• **Directions for this task**: Print verbatim the opening line of the material and every subsequent line through the one containing "RIM_ROUND = 0.0012".

····················

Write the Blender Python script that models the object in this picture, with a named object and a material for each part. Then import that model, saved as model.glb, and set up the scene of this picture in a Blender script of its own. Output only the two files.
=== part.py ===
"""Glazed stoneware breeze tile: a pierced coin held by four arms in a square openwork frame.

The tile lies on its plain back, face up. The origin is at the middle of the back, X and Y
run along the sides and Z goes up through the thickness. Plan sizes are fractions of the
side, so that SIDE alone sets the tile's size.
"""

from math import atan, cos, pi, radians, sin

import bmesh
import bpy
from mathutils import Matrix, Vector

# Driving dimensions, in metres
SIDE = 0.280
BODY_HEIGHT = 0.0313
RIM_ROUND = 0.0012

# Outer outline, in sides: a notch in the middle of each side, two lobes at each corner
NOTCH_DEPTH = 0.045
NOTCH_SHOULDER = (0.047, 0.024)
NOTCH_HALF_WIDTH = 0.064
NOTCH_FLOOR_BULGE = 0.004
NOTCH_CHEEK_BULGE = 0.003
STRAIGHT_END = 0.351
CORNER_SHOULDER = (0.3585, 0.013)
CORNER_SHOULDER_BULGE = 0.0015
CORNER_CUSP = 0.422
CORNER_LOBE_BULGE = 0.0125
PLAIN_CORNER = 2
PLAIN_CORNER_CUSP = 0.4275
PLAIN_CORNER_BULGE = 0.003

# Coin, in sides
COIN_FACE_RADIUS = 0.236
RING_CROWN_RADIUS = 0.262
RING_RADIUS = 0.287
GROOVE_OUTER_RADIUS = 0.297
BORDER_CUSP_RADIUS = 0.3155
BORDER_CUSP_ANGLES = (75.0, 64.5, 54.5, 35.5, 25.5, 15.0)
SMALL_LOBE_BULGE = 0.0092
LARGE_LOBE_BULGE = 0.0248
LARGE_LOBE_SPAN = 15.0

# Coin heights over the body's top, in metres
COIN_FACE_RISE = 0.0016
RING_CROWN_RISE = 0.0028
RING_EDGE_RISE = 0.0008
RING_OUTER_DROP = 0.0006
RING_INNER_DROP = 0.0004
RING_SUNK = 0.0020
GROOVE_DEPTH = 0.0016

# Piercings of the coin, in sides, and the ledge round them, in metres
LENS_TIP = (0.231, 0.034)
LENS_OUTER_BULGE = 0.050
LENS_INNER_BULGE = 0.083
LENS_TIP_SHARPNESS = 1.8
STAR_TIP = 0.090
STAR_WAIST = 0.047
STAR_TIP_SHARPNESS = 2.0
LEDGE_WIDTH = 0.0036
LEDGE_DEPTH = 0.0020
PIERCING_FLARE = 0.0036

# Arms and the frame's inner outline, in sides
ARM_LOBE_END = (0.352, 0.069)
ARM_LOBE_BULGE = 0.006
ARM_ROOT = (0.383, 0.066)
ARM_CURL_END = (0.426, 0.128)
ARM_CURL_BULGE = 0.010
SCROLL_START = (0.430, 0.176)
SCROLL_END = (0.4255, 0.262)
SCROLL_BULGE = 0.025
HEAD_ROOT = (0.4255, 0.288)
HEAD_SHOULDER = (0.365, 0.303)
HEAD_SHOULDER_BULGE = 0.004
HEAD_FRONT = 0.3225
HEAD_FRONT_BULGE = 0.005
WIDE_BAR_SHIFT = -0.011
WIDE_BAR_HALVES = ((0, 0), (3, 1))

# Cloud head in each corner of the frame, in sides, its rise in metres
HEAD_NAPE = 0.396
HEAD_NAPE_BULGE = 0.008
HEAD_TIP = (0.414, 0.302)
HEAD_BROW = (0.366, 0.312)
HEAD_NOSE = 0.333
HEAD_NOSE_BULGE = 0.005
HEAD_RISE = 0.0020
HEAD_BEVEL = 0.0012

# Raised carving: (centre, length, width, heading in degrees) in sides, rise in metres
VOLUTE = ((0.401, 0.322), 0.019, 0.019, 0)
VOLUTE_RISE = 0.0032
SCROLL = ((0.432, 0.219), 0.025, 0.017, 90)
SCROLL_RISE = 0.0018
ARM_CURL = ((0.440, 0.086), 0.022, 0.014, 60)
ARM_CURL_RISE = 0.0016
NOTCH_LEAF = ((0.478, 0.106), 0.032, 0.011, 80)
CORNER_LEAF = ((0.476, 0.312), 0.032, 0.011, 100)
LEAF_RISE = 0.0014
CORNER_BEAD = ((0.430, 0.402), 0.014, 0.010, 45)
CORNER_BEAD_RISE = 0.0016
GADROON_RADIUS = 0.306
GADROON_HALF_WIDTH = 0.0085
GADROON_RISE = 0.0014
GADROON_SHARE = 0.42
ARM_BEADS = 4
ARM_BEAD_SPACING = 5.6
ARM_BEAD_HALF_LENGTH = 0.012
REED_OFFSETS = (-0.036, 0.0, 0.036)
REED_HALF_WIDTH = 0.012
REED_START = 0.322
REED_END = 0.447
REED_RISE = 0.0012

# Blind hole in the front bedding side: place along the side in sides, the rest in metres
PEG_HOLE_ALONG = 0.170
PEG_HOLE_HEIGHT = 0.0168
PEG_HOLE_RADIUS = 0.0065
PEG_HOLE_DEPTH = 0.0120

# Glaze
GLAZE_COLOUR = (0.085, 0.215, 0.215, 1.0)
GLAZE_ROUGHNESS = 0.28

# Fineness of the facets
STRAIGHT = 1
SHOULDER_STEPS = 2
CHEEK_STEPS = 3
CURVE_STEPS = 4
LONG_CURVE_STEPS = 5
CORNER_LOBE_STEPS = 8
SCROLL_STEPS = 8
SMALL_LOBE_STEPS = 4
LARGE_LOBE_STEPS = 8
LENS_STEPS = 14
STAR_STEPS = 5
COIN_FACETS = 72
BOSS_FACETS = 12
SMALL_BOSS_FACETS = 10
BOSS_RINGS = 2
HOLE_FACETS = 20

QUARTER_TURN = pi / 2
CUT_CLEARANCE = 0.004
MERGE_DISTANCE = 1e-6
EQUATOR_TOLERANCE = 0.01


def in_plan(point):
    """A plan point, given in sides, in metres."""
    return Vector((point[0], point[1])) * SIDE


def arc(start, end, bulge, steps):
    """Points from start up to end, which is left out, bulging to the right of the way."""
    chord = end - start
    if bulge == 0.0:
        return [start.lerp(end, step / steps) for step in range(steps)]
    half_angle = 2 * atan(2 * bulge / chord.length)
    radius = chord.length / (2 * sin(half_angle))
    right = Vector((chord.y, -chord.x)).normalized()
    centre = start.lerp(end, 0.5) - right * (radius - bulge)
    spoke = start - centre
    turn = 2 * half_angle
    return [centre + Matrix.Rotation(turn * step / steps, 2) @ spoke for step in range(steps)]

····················

• **Finished exercise**:
Write the Blender Python script that models the object in this picture, with a named object and a material for each part. Then import that model, saved as model.glb, and set up the scene of this picture in a Blender script of its own. Output only the two files.
=== part.py ===
"""Glazed stoneware breeze tile: a pierced coin held by four arms in a square openwork frame.

The tile lies on its plain back, face up. The origin is at the middle of the back, X and Y
run along the sides and Z goes up through the thickness. Plan sizes are fractions of the
side, so that SIDE alone sets the tile's size.
"""

from math import atan, cos, pi, radians, sin

import bmesh
import bpy
from mathutils import Matrix, Vector

# Driving dimensions, in metres
SIDE = 0.280
BODY_HEIGHT = 0.0313
RIM_ROUND = 0.0012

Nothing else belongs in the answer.